Could the lines from the one with "for node in" through the end of the listing be restated exactly, with nothing else included?

— START Data excerpt —

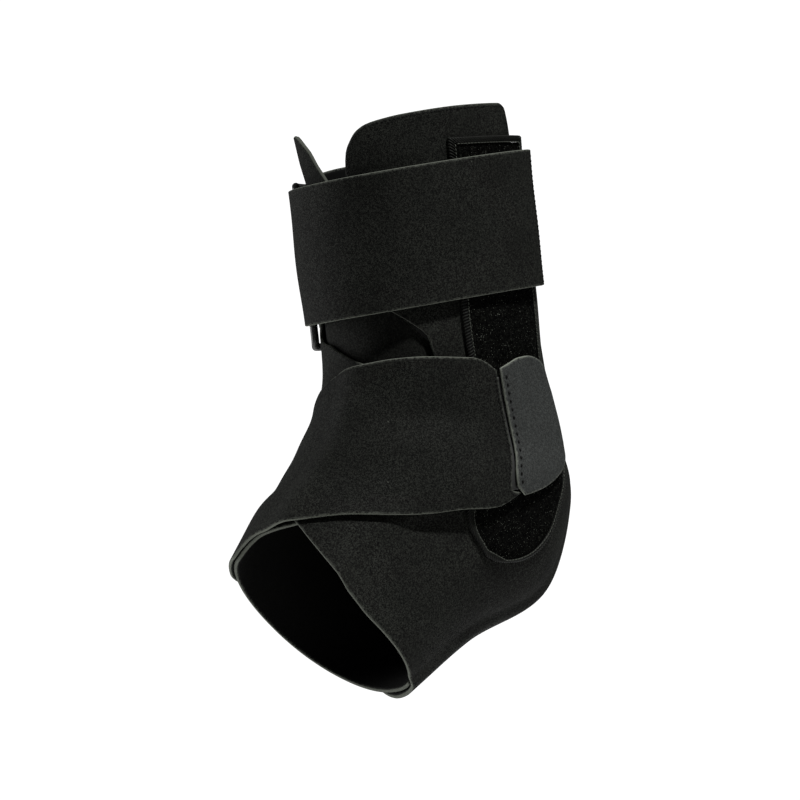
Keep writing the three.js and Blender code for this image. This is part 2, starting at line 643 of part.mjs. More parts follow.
function ringTab() {
  const onPanel = ON_PANEL + WEBBING_WALL / 2;
  const onWebbing = onPanel + WEBBING_WALL + PLY_GAP;
  const overBar = RING_HELD_OFF + TAB_FOLD_RADIUS;
  const lower = [];
  const upper = [];
  for (let i = 0; i < STEPS.webbing; i += 1) {
    lower.push({ angle: mix(RING_TAB_ANGLE, RING_HELD_ANGLE, i / STEPS.webbing), off: onPanel });
    const angle = mix(RING_HELD_ANGLE, RING_TAB_ANGLE, (i + 1) / STEPS.webbing);
    upper.push({ angle, off: mix(onWebbing, overBar, ramp(RAMPS.webbingOverBar, angle)) });
  }
  const bar = { angle: RING_HELD_ANGLE, off: RING_HELD_OFF, radius: TAB_FOLD_RADIUS };
  const path = foldedPath(lower, bar, upper, STEPS.webbingFold);
  const heights = shares(STEPS.webbingRows).map((share) => ({
    share,
    height: () => RING_LEVEL + RING_TAB_WIDTH * (0.5 - share),
  }));
  return foldedStrip(path, WEBBING_WALL, heights, () => 0);
}

// Ring: two upright bars joined by curved ones that follow the leg.
function strapRing() {
  const sides = STEPS.ringSides;
  const half = RING_LENGTH / 2;
  const corner = RING_BAR;
  const reach = RING_HELD_ANGLE - RING_FREE_ANGLE;
  const perDegree = 1 / degreesFor(1, RING_LEVEL, (RING_HELD_ANGLE + RING_FREE_ANGLE) / 2);
  const cornerShare = corner / (Math.abs(reach) * perDegree);
  const centre = (across, up) => {
    const angle = RING_FREE_ANGLE + reach * across;
    const off = mix(RING_FREE_OFF, RING_HELD_OFF, across);
    return skinAtHeight(RING_LEVEL + up, angle, off);
  };
  const path = [];
  const arc = (acrossMiddle, upMiddle, start) => {
    for (let i = 0; i <= STEPS.ringCorner; i += 1) {
      const turn = start + (Math.PI / 2) * (i / STEPS.ringCorner);
      path.push(centre(acrossMiddle + cornerShare * Math.cos(turn), upMiddle + corner * Math.sin(turn)));
    }
  };
  arc(1 - cornerShare, half - corner, 0);
  path.push(centre(0.5, half));
  arc(cornerShare, half - corner, Math.PI / 2);
  [0.5, 0, -0.5].forEach((share) => path.push(centre(0, half * share)));
  arc(cornerShare, corner - half, Math.PI);
  path.push(centre(0.5, -half));
  arc(1 - cornerShare, corner - half, Math.PI * 1.5);
  [-0.5, 0, 0.5].forEach((share) => path.push(centre(1, half * share)));
  const middleAngle = (RING_HELD_ANGLE + RING_FREE_ANGLE) / 2;
  const outward = hollowNormal(placeAtHeight(RING_LEVEL, middleAngle, 0), middleAngle);
  const rings = path.map((p, k) => {
    const before = path[(k + path.length - 1) % path.length];
    const after = path[(k + 1) % path.length];
    const along = after.clone().sub(before).normalize();
    const sideways = along.clone().cross(outward).normalize();
    const up = sideways.clone().cross(along).normalize();
    return shares(sides).slice(0, sides).map((share) => {
      const turn = 2 * Math.PI * (share + 0.5 / sides);
      const across = sideways.clone().multiplyScalar(RING_RADIUS * Math.cos(turn));
      return p.clone().add(across).addScaledVector(up, RING_RADIUS * Math.sin(turn));
    });
  });
  return closedLoop(rings);
}

// How far the lower strap stands off the hollow.
function lowerStrapOff(angle, v) {
  const onInstep = PANEL_WALL + LAP_GAP;
  const off = mix(onInstep, STRAP_OFF, ramp(RAMPS.instepOntoPile, angle));
  const onSide = ramp(RAMPS.looseEdgeStart, angle) * (1 - ramp(RAMPS.looseEdgeEnd, angle));
  return off + INSTEP_STAND_OFF * ramp(RAMPS.looseEdge, v) * onSide;
}

// Place along the sections down the lower strap's end edge.
function endPlace(v) {
  return mix(LOWER_END_EDGE[0].at, LOWER_END_EDGE[LOWER_END_EDGE.length - 1].at, v);
}

// Lower strap: sewn along the inner side of the foot, over the instep and back to the heel's side.
function lowerStrap() {
  const start = LOWER_TOP_EDGE[0].angle;
  const topCorner = LOWER_TOP_EDGE[LOWER_TOP_EDGE.length - 1].angle;
  const across = stretchedShares([
    { from: start, to: 0, steps: 10 },
    { from: 0, to: 80, steps: 10 },
    { from: 80, to: topCorner, steps: 3 },
  ]);
  return wrappedSheet(across, shares(STEPS.lowerStrapRows), STRAP_WALL, (u, v) => {
    const endAngle = follow(LOWER_END_EDGE, 'at', 'angle', endPlace(v));
    const angle = mix(start, endAngle, u);
    const top = follow(LOWER_TOP_EDGE, 'angle', 'at', Math.min(angle, topCorner));
    const bottom = follow(LOWER_BOTTOM_EDGE, 'angle', 'at', angle);
    return { at: mix(top, bottom, v), angle, off: lowerStrapOff(angle, v) };
  });
}

// A place on the tab, which starts a seam's width behind the lower strap's end.
function tabPlace(u, v, overlap) {
  const strapEnd = follow(LOWER_END_EDGE, 'at', 'angle', endPlace(v));
  const start = strapEnd + degreesAcross(TAB_SEAM, endPlace(v), strapEnd + 1) - overlap;
  const angle = mix(start, TAB_BACK_ANGLE, u);
  const top = follow(TAB_TOP_EDGE, 'angle', 'at', angle);
  const bottom = follow(TAB_BOTTOM_EDGE, 'angle', 'at', angle);
  return { at: mix(top, bottom, v), angle };
}

function hookTab() {
  const columns = shares(STEPS.tabColumns);
  return wrappedSheet(columns, shares(STEPS.tabRows), TAB_WALL, (u, v) => ({ ...tabPlace(u, v, 0), off: STRAP_OFF }));
}

// Hook backing under the lower strap's end and the tab.
function lowerHook() {
  const { start, top, end, underStrap } = LOWER_HOOK;
  return wrappedSheet(shares(STEPS.hookColumns), shares(STEPS.tabRows), HOOK_WALL, (u, v) => {
    const { at, angle } = tabPlace(mix(start, end, u), mix(top, end, v), underStrap);
    return { at, angle, off: ON_PILE };
  });
}

// Hook backing under the upper strap's end.
function upperHook() {
  const { startAngle, endMargin, widthShare, sectionPlace } = UPPER_HOOK;
  return wrappedSheet(shares(STEPS.upperHookColumns), shares(STEPS.upperHookRows), HOOK_WALL, (u, v) => {
    const angle = mix(startAngle, STRAP_END_ANGLE - endMargin, u);
    const height = strapLevel(hollowPoint(sectionPlace, angle)) + STRAP_WIDTH * widthShare * (0.5 - v);
    return { at: placeAtHeight(height, angle, ON_PILE), angle, off: ON_PILE };
  });
}

const brace = new THREE.Group();
brace.name = 'ankle_brace';
const laminate = finish(COLOURS.laminate, 0.72, 0);
const lining = finish(COLOURS.lining, 0.85, 0);
const panels = new THREE.Group();
panels.add(piece('outer_panel', outerPanel(), laminate));
panels.add(piece('inner_panel', innerPanel(), lining));
panels.add(piece('tongue', tongue(), finish(COLOURS.laminate, 0.78, 0)));
panels.add(piece('pile_strip', pileStrip(), finish(COLOURS.pile, 0.98, 0)));
panels.add(piece('pile_binding', pileBinding(), finish(COLOURS.binding, 0.85, 0)));
const upperClosure = new THREE.Group();
upperClosure.add(piece('upper_strap', upperStrap(), laminate));
upperClosure.add(piece('upper_hook', upperHook(), finish(COLOURS.hook, 0.8, 0)));
upperClosure.add(piece('strap_ring', strapRing(), finish(COLOURS.plastic, 0.4, 0)));
upperClosure.add(piece('ring_tab', ringTab(), finish(COLOURS.webbing, 0.85, 0)));
const lowerClosure = new THREE.Group();
lowerClosure.add(piece('lower_strap', lowerStrap(), laminate));
lowerClosure.add(piece('lower_hook', lowerHook(), finish(COLOURS.hook, 0.8, 0)));
lowerClosure.add(piece('hook_tab', hookTab(), finish(COLOURS.tab, 0.7, 0)));
brace.add(panels, upperClosure, lowerClosure);

export default brace;
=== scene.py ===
# %% [markdown]
# A wrap-on ankle brace: two laminate panels, a tongue, a strap that doubles back through a ring
# above the ankle, and a broad strap over the instep that closes on a field of pile.
# Everything is in metres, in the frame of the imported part: +Z up the leg, toes to -Y, outer side +X.
# The panels and straps all lie on one smooth hollow, so the hollow is described once and every
# piece is a patch of it, laid at its own distance off the wall.
import math

import bpy
import numpy as np
from mathutils import Matrix, Vector
from mathutils.kdtree import KDTree


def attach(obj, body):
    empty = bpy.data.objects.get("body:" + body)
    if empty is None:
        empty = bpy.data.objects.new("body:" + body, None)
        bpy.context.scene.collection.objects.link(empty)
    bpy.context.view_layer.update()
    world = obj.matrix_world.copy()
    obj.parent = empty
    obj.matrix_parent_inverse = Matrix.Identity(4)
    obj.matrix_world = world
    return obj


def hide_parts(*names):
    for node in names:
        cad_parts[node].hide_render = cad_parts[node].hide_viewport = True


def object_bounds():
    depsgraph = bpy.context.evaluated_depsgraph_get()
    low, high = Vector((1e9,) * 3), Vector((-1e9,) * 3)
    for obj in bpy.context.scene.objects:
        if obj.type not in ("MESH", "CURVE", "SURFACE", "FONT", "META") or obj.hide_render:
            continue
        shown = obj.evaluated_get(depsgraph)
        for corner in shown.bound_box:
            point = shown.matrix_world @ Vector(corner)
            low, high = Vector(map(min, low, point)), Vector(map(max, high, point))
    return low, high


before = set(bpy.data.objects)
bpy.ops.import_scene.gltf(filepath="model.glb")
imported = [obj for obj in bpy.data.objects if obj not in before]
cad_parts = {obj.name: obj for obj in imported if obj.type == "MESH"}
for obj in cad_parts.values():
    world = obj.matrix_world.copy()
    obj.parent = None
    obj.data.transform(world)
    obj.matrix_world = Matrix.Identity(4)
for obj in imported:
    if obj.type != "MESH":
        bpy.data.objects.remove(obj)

MM = 0.001
cad_box = [list(corner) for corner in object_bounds()]
random = np.random.default_rng(56)
print("packed box, mm:", [[round(value / MM, 1) for value in corner] for corner in cad_box])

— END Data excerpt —

» **Expected answer**:
    for node in names:
        cad_parts[node].hide_render = cad_parts[node].hide_viewport = True


def object_bounds():
    depsgraph = bpy.context.evaluated_depsgraph_get()
    low, high = Vector((1e9,) * 3), Vector((-1e9,) * 3)
    for obj in bpy.context.scene.objects:
        if obj.type not in ("MESH", "CURVE", "SURFACE", "FONT", "META") or obj.hide_render:
            continue
        shown = obj.evaluated_get(depsgraph)
        for corner in shown.bound_box:
            point = shown.matrix_world @ Vector(corner)
            low, high = Vector(map(min, low, point)), Vector(map(max, high, point))
    return low, high


before = set(bpy.data.objects)
bpy.ops.import_scene.gltf(filepath="model.glb")
imported = [obj for obj in bpy.data.objects if obj not in before]
cad_parts = {obj.name: obj for obj in imported if obj.type == "MESH"}
for obj in cad_parts.values():
    world = obj.matrix_world.copy()
    obj.parent = None
    obj.data.transform(world)
    obj.matrix_world = Matrix.Identity(4)
for obj in imported:
    if obj.type != "MESH":
        bpy.data.objects.remove(obj)

MM = 0.001
cad_box = [list(corner) for corner in object_bounds()]
random = np.random.default_rng(56)
print("packed box, mm:", [[round(value / MM, 1) for value in corner] for corner in cad_box])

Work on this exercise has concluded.